First up for the team is outstanding outside left Alun Rees. Alun is one of the most experienced members of the squad, having been first published in the days of John Charles.    He is a former journalist and an award-winning one at that. He wrote a weekly sports column for the ‘Western Mail’ and it was the highlight of the week in that newspaper.

Alun hails from Twynyrodyn in Merthyr and many of his poems reflect his background there and the history of Merthyr, with its iron and coal barons and the working-class martyr Dic Penderyn. Anyone remotely interested in reading the best political poetry should get hold of his collection ‘Yesterday’s Tomorrow’, his most recent book published by us and Y Lolfa. This volume was launched at the Wales Millennium Centre in Cardiff (a city where Alun has  lived for many years). Alun read from a wheelchair as he had just gone through a very serious heart operation.
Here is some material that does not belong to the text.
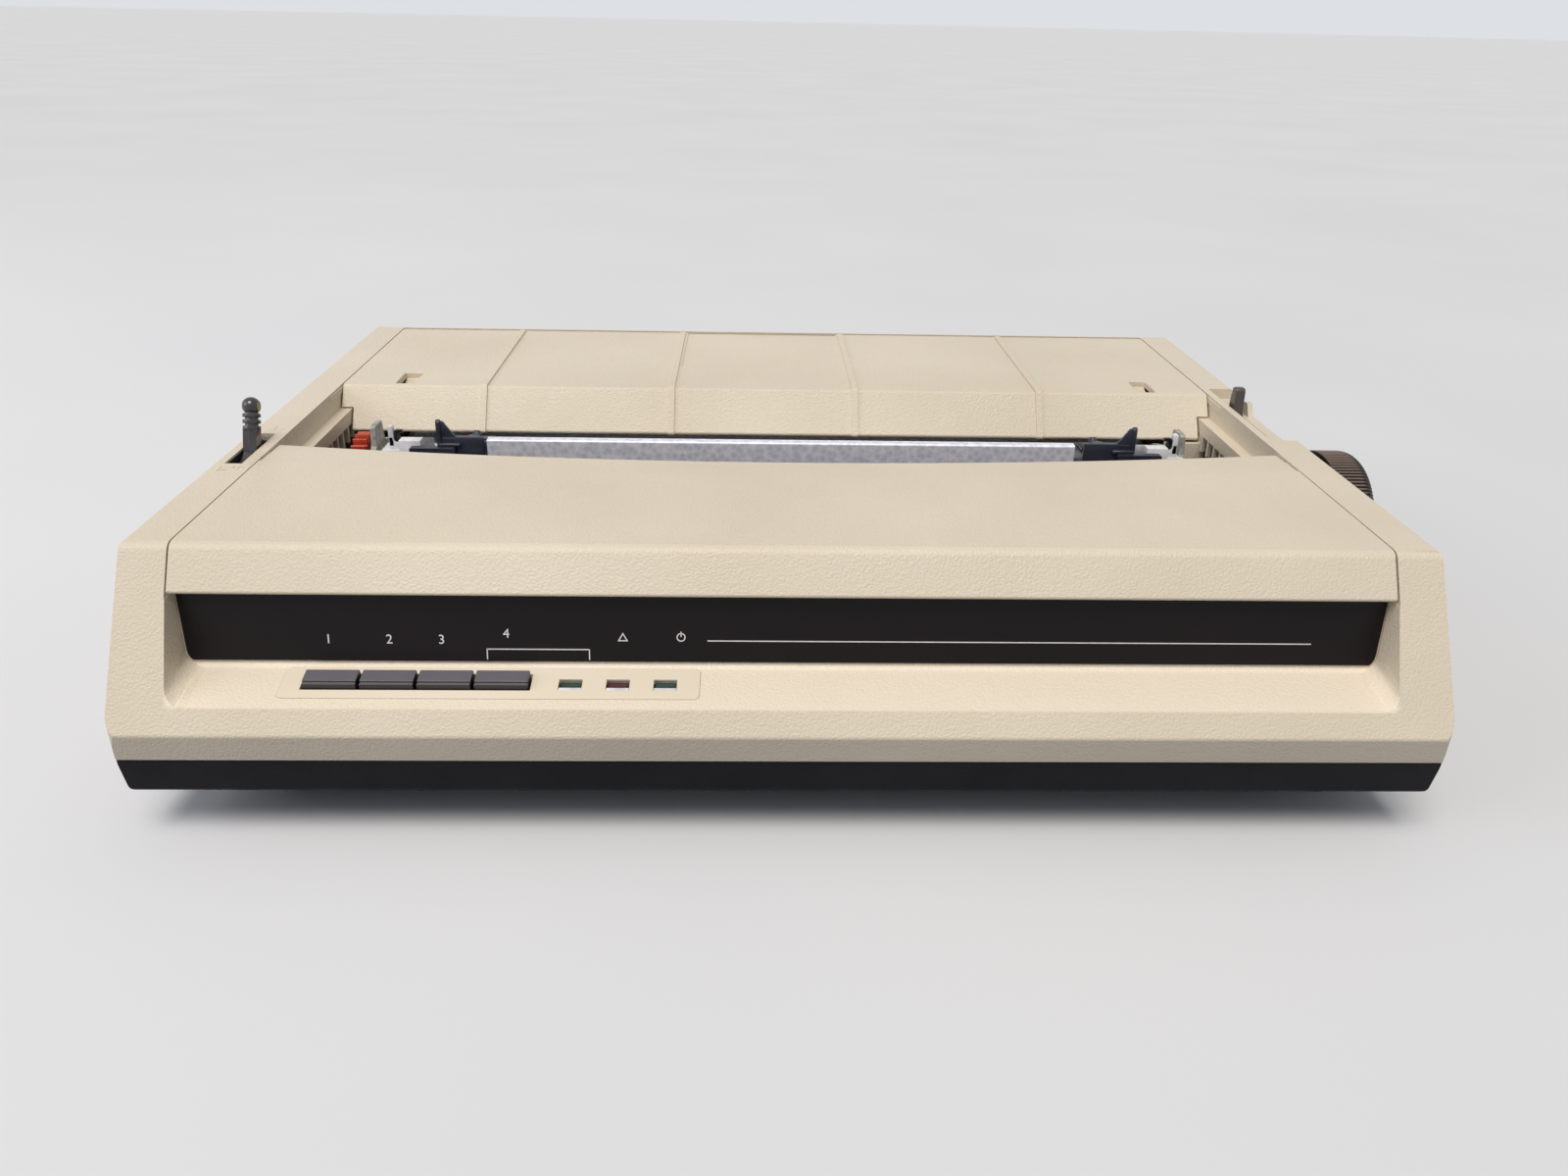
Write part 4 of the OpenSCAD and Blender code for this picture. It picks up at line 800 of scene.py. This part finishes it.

Since then, he has recovered very well and recently read with us at the Punkfest in Merthyr, where ranter Attila the Stockbroker rated him as the best poet on show that night.

He was featured in the very  first issues of Meic Stephens’ ‘Poetry Wales’ back in the ‘60’s and had no less than four poems in the first issue of ‘Red Poets’ magazine. Despite this, he has been tragically marginalised in Wales, where established magazines have sought younger voices and tended to ignore those with political passion.

But to the Red Poets, Alun is undoubtedly one of the best left-wingers we’ve got (and we have many in the squad), famed for his skill with the pen and ability to shoot down the opposition with moments of sheer class. His ‘Taffy is a Welshman’ from issue 2 won the Harri Webb Prize and was a rare but thoroughly deserved recognition.